Federal officials cautioned that to a large degree, it didn’t matter what precise track the storm took in its final hours before landfall. Hurricane-force winds extended 105 miles in every direction from Ivan’s eye, with tropical-storm-force winds stretching nearly 100 miles beyond that. Four states lining the Gulf of Mexico -- Louisiana, Mississippi, Alabama and Florida -- were being affected by the relentless wind and powerful waves.

Ivan, which killed 68 people as it tore through the Caribbean in recent days, carried sustained winds of 135 mph as it came ashore. At 1 a.m. CDT the storm was moving north across the coast at about 12 mph.

Damage from the storm is not expected to be limited to coastal areas; hurricane center scientists said Ivan could bring 20 inches of rain and widespread flooding to parts of the Southeast in coming days, particularly in the Appalachians, where it threatened to stall, hemmed in by other weather systems.

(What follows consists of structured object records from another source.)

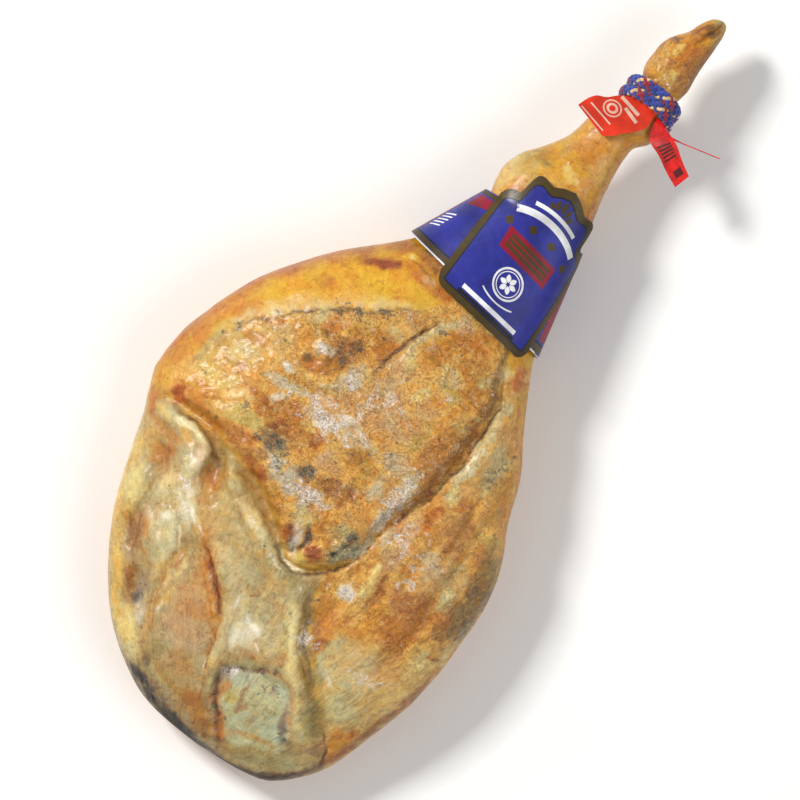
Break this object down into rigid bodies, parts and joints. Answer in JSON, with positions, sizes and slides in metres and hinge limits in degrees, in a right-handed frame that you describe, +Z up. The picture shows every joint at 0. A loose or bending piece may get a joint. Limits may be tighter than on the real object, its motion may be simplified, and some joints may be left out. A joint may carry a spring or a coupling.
{
  "type": "cured ham",
  "caption": "Whole bone-in cured ham lying on its rind, lean side up, with shank, foot, card label, ankle cord, tag and seal.",
  "frame": {"origin": "centre of the flat spot that the ham rests on", "axes": "+Y along the leg from the butt to the toe, +Z up through the lean side, +X to the right of the leg seen from above"},
  "size_m": [0.3519, 0.769, 0.1209],
  "materials": {
    "ham": "oily golden rind, tan and orange-brown lean side",
    "card": "coated blue card with olive-gold borders",
    "cord": "braided blue, red and cream cord",
    "tag": "coated red card",
    "seal": "glossy red plastic"
  },
  "bodies": {
    "root": {"ham": "ham", "card_band": "card", "card_panel": "card", "ankle_cord": "cord", "tag": "tag", "seal": "seal"}
  },
  "joints": []
}
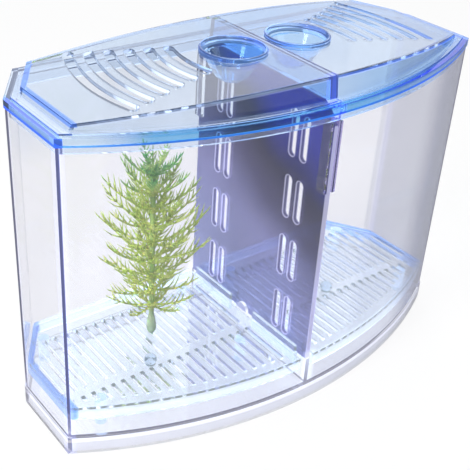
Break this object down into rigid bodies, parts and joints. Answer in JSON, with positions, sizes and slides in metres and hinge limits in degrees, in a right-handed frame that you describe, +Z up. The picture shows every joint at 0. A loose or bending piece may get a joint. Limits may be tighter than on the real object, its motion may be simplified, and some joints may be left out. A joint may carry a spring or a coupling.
{
  "type": "fish breeding box",
  "caption": "Clear bow-fronted tank with a slotted divider, slotted trays above its floor, domed half lids with curved vents and feeding cups, and a feathery plastic plant.",
  "frame": {"origin": "centre of the bounding box's base, on the face that the foot band stands on", "axes": "+X along the length, from the left room to the right room; +Y from the bowed front to the flat back; +Z up"},
  "size_m": [0.185, 0.0804, 0.1355],
  "materials": {
    "clear_tank": "clear polished plastic with faint violet edges",
    "violet_divider": "dark violet-blue translucent plastic, glossy",
    "blue_lid": "pale blue clear plastic, glossy, deeper blue at its edges",
    "pale_tray": "very pale blue clear plastic",
    "clear_knob": "clear glossy plastic",
    "plant_green": "soft moulded plastic, yellow-green below and darker above",
    "plant_base_green": "grey-green moulded plastic"
  },
  "bodies": {
    "tank": {"tank_shell": "clear_tank"},
    "divider": {"divider": "violet_divider"},
    "left_tray": {"left_tray": "pale_tray", "left_tray_knob": "clear_knob"},
    "right_tray": {"right_tray": "pale_tray", "right_tray_knob": "clear_knob"},
    "left_lid": {"left_lid": "blue_lid", "left_feeding_cup": "blue_lid"},
    "right_lid": {"right_lid": "blue_lid", "right_feeding_cup": "blue_lid"},
    "plant": {"plant_base": "plant_base_green", "plant_stem": "plant_green", "leaf_whorl_1": "plant_green", "leaf_whorl_2": "plant_green", "leaf_whorl_3": "plant_green", "leaf_whorl_4": "plant_green", "leaf_whorl_5": "plant_green", "leaf_whorl_6": "plant_green", "leaf_whorl_7": "plant_green", "leaf_whorl_8": "plant_green", "leaf_whorl_9": "plant_green"}
  },
  "joints": [
    {"name": "left_lid_lift", "type": "slide", "parent": "tank", "child": "left_lid", "axis": [0, 0, 1], "range_m": [0, 0.15]},
    {"name": "right_lid_lift", "type": "slide", "parent": "tank", "child": "right_lid", "axis": [0, 0, 1], "range_m": [0, 0.15]},
    {"name": "divider_lift", "type": "slide", "parent": "tank", "child": "divider", "axis": [0, 0, 1], "range_m": [0, 0.13]},
    {"name": "left_tray_lift", "type": "slide", "parent": "tank", "child": "left_tray", "axis": [0, 0, 1], "range_m": [0, 0.125]},
    {"name": "right_tray_lift", "type": "slide", "parent": "tank", "child": "right_tray", "axis": [0, 0, 1], "range_m": [0, 0.125]},
    {"name": "plant_lift", "type": "slide", "parent": "tank", "child": "plant", "axis": [0, 0, 1], "range_m": [0, 0.14]}
  ],
  "couplings": [
    {"joint": "divider_lift", "follows": "left_lid_lift", "ratio": 0.85},
    {"joint": "left_tray_lift", "follows": "left_lid_lift", "ratio": 0.8},
    {"joint": "plant_lift", "follows": "left_lid_lift", "ratio": 0.92},
    {"joint": "right_tray_lift", "follows": "right_lid_lift", "ratio": 0.8}
  ]
}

“Prepare for the worst,” meteorologist Hector Guerrero said. “Hope for the best. But prepare for the worst.”

Wednesday evening, long before the heart of the storm arrived, two people were reported killed by tornadoes in Panama City, Fla., a beachfront community in the Panhandle. Other victims were believed trapped in destroyed buildings, although officials were still sifting through the wreckage.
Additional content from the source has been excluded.